#### AIM OF THE EXERCISE:
Make an exact copy of all the data.
++++++++
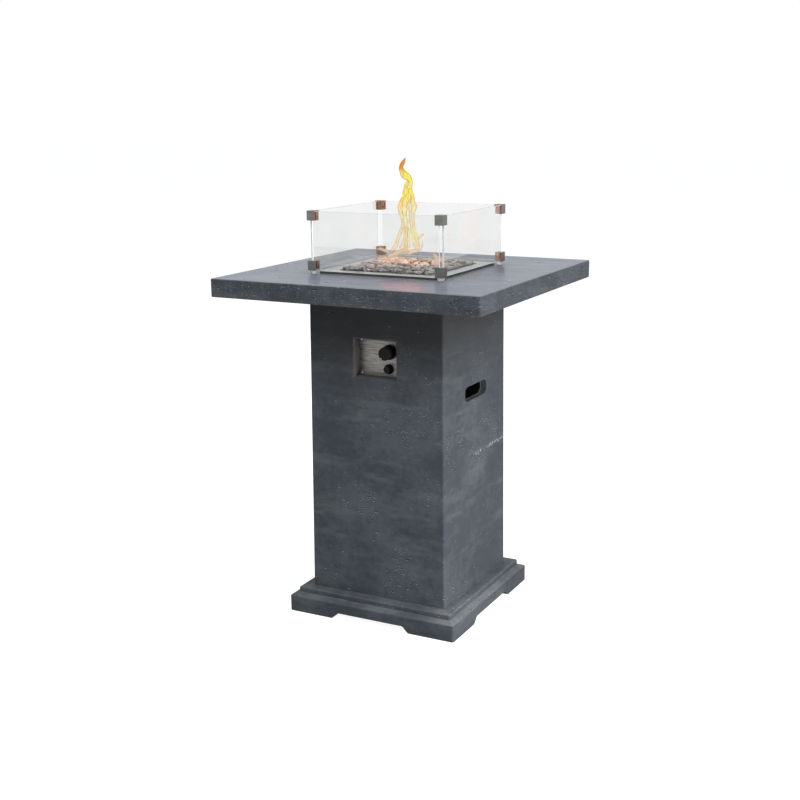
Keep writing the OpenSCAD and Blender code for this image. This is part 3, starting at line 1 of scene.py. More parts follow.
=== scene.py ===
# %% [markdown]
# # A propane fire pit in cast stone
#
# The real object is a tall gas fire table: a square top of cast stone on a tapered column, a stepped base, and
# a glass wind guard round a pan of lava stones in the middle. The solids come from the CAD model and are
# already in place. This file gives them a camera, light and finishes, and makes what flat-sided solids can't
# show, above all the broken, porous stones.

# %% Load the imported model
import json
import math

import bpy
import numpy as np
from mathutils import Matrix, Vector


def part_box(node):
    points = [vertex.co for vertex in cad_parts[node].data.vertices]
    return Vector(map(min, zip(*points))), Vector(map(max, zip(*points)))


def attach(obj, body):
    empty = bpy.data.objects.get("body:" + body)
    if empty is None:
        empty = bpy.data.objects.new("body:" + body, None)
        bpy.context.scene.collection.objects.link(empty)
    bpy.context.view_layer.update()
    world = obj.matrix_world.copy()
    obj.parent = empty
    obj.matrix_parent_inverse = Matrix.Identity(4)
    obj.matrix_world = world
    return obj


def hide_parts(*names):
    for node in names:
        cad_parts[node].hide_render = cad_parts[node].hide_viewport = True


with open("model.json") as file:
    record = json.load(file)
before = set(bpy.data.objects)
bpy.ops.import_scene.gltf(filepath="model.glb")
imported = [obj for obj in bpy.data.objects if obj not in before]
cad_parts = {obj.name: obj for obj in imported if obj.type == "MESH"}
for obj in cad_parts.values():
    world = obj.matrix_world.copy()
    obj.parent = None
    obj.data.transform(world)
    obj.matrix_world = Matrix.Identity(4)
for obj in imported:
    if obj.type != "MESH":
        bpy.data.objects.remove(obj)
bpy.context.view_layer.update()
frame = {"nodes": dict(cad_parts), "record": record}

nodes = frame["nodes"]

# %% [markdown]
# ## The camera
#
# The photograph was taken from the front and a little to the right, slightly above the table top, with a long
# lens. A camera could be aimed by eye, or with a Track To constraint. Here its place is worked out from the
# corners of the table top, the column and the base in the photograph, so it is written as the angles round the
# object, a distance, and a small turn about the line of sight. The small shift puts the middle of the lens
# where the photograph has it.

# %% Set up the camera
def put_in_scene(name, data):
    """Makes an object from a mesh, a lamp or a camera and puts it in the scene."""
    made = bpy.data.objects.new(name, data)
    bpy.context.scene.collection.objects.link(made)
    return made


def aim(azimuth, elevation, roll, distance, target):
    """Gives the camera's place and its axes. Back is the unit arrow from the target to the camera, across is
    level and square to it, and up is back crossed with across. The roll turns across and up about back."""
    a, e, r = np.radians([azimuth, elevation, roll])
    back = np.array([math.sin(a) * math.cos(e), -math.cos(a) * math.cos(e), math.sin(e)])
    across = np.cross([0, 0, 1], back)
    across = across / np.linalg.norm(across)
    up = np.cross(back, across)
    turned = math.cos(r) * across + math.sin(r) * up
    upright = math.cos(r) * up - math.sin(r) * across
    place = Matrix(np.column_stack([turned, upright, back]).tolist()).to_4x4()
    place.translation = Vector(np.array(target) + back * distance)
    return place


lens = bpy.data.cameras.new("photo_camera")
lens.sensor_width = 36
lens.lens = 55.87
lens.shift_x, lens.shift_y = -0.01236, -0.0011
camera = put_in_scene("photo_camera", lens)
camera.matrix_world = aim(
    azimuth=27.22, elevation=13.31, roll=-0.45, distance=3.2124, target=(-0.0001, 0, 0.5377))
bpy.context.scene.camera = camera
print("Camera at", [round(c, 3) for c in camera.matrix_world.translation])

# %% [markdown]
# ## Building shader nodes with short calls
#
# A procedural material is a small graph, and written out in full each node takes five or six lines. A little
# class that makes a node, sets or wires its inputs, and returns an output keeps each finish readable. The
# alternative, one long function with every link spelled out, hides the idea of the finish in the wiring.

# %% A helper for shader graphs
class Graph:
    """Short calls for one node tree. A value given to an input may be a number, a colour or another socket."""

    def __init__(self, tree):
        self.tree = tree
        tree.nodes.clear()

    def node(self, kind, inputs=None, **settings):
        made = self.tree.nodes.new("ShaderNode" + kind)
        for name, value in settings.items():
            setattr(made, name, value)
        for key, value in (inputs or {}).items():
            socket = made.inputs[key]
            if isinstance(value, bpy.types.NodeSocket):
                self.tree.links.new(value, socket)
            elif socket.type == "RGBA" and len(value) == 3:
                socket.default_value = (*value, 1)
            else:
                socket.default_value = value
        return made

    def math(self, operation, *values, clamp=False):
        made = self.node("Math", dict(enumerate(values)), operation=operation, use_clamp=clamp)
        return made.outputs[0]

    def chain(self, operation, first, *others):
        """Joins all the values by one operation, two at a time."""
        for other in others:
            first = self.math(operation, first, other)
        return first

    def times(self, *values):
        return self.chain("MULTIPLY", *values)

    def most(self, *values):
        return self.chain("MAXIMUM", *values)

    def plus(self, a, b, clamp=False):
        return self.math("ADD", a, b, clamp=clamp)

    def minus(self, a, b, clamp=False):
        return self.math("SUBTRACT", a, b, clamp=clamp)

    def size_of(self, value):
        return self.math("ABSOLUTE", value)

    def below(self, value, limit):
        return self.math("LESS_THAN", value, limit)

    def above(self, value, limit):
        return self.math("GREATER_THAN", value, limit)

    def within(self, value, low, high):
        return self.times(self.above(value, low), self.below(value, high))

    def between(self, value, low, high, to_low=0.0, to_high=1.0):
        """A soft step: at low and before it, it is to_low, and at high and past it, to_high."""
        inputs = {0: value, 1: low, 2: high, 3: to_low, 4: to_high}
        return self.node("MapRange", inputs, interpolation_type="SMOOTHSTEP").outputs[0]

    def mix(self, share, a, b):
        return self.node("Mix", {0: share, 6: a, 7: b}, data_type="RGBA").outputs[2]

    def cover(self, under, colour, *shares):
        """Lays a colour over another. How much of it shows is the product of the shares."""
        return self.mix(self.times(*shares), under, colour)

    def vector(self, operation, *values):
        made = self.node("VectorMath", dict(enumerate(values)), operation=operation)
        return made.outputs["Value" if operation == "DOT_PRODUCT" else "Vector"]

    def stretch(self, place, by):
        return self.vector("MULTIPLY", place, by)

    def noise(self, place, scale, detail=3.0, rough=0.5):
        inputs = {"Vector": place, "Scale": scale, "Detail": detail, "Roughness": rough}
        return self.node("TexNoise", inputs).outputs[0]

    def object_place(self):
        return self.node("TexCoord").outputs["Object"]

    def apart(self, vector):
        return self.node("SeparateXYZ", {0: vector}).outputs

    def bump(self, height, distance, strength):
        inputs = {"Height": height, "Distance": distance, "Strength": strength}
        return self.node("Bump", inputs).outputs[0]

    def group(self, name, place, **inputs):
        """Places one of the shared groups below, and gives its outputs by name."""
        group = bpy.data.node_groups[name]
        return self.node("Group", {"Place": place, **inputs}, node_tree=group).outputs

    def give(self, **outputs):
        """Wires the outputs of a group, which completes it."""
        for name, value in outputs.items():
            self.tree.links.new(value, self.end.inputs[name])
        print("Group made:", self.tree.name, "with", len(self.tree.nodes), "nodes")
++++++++
#### OUTPUT FOR THIS TASK:
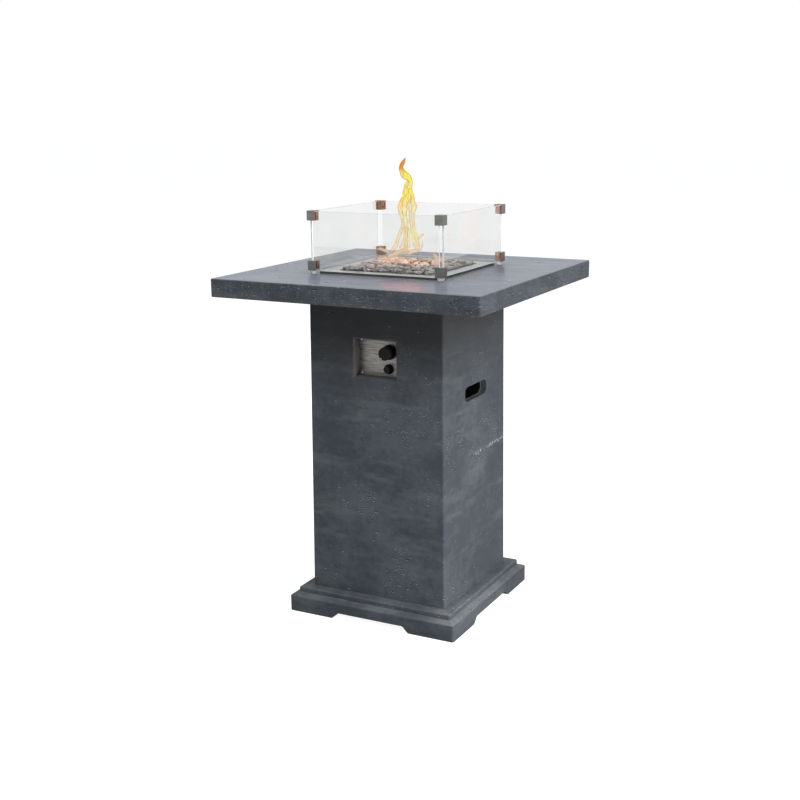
Keep writing the OpenSCAD and Blender code for this image. This is part 3, starting at line 1 of scene.py. More parts follow.
=== scene.py ===
# %% [markdown]
# # A propane fire pit in cast stone
#
# The real object is a tall gas fire table: a square top of cast stone on a tapered column, a stepped base, and
# a glass wind guard round a pan of lava stones in the middle. The solids come from the CAD model and are
# already in place. This file gives them a camera, light and finishes, and makes what flat-sided solids can't
# show, above all the broken, porous stones.

# %% Load the imported model
import json
import math

import bpy
import numpy as np
from mathutils import Matrix, Vector


def part_box(node):
    points = [vertex.co for vertex in cad_parts[node].data.vertices]
    return Vector(map(min, zip(*points))), Vector(map(max, zip(*points)))


def attach(obj, body):
    empty = bpy.data.objects.get("body:" + body)
    if empty is None:
        empty = bpy.data.objects.new("body:" + body, None)
        bpy.context.scene.collection.objects.link(empty)
    bpy.context.view_layer.update()
    world = obj.matrix_world.copy()
    obj.parent = empty
    obj.matrix_parent_inverse = Matrix.Identity(4)
    obj.matrix_world = world
    return obj


def hide_parts(*names):
    for node in names:
        cad_parts[node].hide_render = cad_parts[node].hide_viewport = True


with open("model.json") as file:
    record = json.load(file)
before = set(bpy.data.objects)
bpy.ops.import_scene.gltf(filepath="model.glb")
imported = [obj for obj in bpy.data.objects if obj not in before]
cad_parts = {obj.name: obj for obj in imported if obj.type == "MESH"}
for obj in cad_parts.values():
    world = obj.matrix_world.copy()
    obj.parent = None
    obj.data.transform(world)
    obj.matrix_world = Matrix.Identity(4)
for obj in imported:
    if obj.type != "MESH":
        bpy.data.objects.remove(obj)
bpy.context.view_layer.update()
frame = {"nodes": dict(cad_parts), "record": record}

nodes = frame["nodes"]

# %% [markdown]
# ## The camera
#
# The photograph was taken from the front and a little to the right, slightly above the table top, with a long
# lens. A camera could be aimed by eye, or with a Track To constraint. Here its place is worked out from the
# corners of the table top, the column and the base in the photograph, so it is written as the angles round the
# object, a distance, and a small turn about the line of sight. The small shift puts the middle of the lens
# where the photograph has it.

# %% Set up the camera
def put_in_scene(name, data):
    """Makes an object from a mesh, a lamp or a camera and puts it in the scene."""
    made = bpy.data.objects.new(name, data)
    bpy.context.scene.collection.objects.link(made)
    return made


def aim(azimuth, elevation, roll, distance, target):
    """Gives the camera's place and its axes. Back is the unit arrow from the target to the camera, across is
    level and square to it, and up is back crossed with across. The roll turns across and up about back."""
    a, e, r = np.radians([azimuth, elevation, roll])
    back = np.array([math.sin(a) * math.cos(e), -math.cos(a) * math.cos(e), math.sin(e)])
    across = np.cross([0, 0, 1], back)
    across = across / np.linalg.norm(across)
    up = np.cross(back, across)
    turned = math.cos(r) * across + math.sin(r) * up
    upright = math.cos(r) * up - math.sin(r) * across
    place = Matrix(np.column_stack([turned, upright, back]).tolist()).to_4x4()
    place.translation = Vector(np.array(target) + back * distance)
    return place


lens = bpy.data.cameras.new("photo_camera")
lens.sensor_width = 36
lens.lens = 55.87
lens.shift_x, lens.shift_y = -0.01236, -0.0011
camera = put_in_scene("photo_camera", lens)
camera.matrix_world = aim(
    azimuth=27.22, elevation=13.31, roll=-0.45, distance=3.2124, target=(-0.0001, 0, 0.5377))
bpy.context.scene.camera = camera
print("Camera at", [round(c, 3) for c in camera.matrix_world.translation])

# %% [markdown]
# ## Building shader nodes with short calls
#
# A procedural material is a small graph, and written out in full each node takes five or six lines. A little
# class that makes a node, sets or wires its inputs, and returns an output keeps each finish readable. The
# alternative, one long function with every link spelled out, hides the idea of the finish in the wiring.

# %% A helper for shader graphs
class Graph:
    """Short calls for one node tree. A value given to an input may be a number, a colour or another socket."""

    def __init__(self, tree):
        self.tree = tree
        tree.nodes.clear()

    def node(self, kind, inputs=None, **settings):
        made = self.tree.nodes.new("ShaderNode" + kind)
        for name, value in settings.items():
            setattr(made, name, value)
        for key, value in (inputs or {}).items():
            socket = made.inputs[key]
            if isinstance(value, bpy.types.NodeSocket):
                self.tree.links.new(value, socket)
            elif socket.type == "RGBA" and len(value) == 3:
                socket.default_value = (*value, 1)
            else:
                socket.default_value = value
        return made

    def math(self, operation, *values, clamp=False):
        made = self.node("Math", dict(enumerate(values)), operation=operation, use_clamp=clamp)
        return made.outputs[0]

    def chain(self, operation, first, *others):
        """Joins all the values by one operation, two at a time."""
        for other in others:
            first = self.math(operation, first, other)
        return first

    def times(self, *values):
        return self.chain("MULTIPLY", *values)

    def most(self, *values):
        return self.chain("MAXIMUM", *values)

    def plus(self, a, b, clamp=False):
        return self.math("ADD", a, b, clamp=clamp)

    def minus(self, a, b, clamp=False):
        return self.math("SUBTRACT", a, b, clamp=clamp)

    def size_of(self, value):
        return self.math("ABSOLUTE", value)

    def below(self, value, limit):
        return self.math("LESS_THAN", value, limit)

    def above(self, value, limit):
        return self.math("GREATER_THAN", value, limit)

    def within(self, value, low, high):
        return self.times(self.above(value, low), self.below(value, high))

    def between(self, value, low, high, to_low=0.0, to_high=1.0):
        """A soft step: at low and before it, it is to_low, and at high and past it, to_high."""
        inputs = {0: value, 1: low, 2: high, 3: to_low, 4: to_high}
        return self.node("MapRange", inputs, interpolation_type="SMOOTHSTEP").outputs[0]

    def mix(self, share, a, b):
        return self.node("Mix", {0: share, 6: a, 7: b}, data_type="RGBA").outputs[2]

    def cover(self, under, colour, *shares):
        """Lays a colour over another. How much of it shows is the product of the shares."""
        return self.mix(self.times(*shares), under, colour)

    def vector(self, operation, *values):
        made = self.node("VectorMath", dict(enumerate(values)), operation=operation)
        return made.outputs["Value" if operation == "DOT_PRODUCT" else "Vector"]

    def stretch(self, place, by):
        return self.vector("MULTIPLY", place, by)

    def noise(self, place, scale, detail=3.0, rough=0.5):
        inputs = {"Vector": place, "Scale": scale, "Detail": detail, "Roughness": rough}
        return self.node("TexNoise", inputs).outputs[0]

    def object_place(self):
        return self.node("TexCoord").outputs["Object"]

    def apart(self, vector):
        return self.node("SeparateXYZ", {0: vector}).outputs

    def bump(self, height, distance, strength):
        inputs = {"Height": height, "Distance": distance, "Strength": strength}
        return self.node("Bump", inputs).outputs[0]

    def group(self, name, place, **inputs):
        """Places one of the shared groups below, and gives its outputs by name."""
        group = bpy.data.node_groups[name]
        return self.node("Group", {"Place": place, **inputs}, node_tree=group).outputs

    def give(self, **outputs):
        """Wires the outputs of a group, which completes it."""
        for name, value in outputs.items():
            self.tree.links.new(value, self.end.inputs[name])
        print("Group made:", self.tree.name, "with", len(self.tree.nodes), "nodes")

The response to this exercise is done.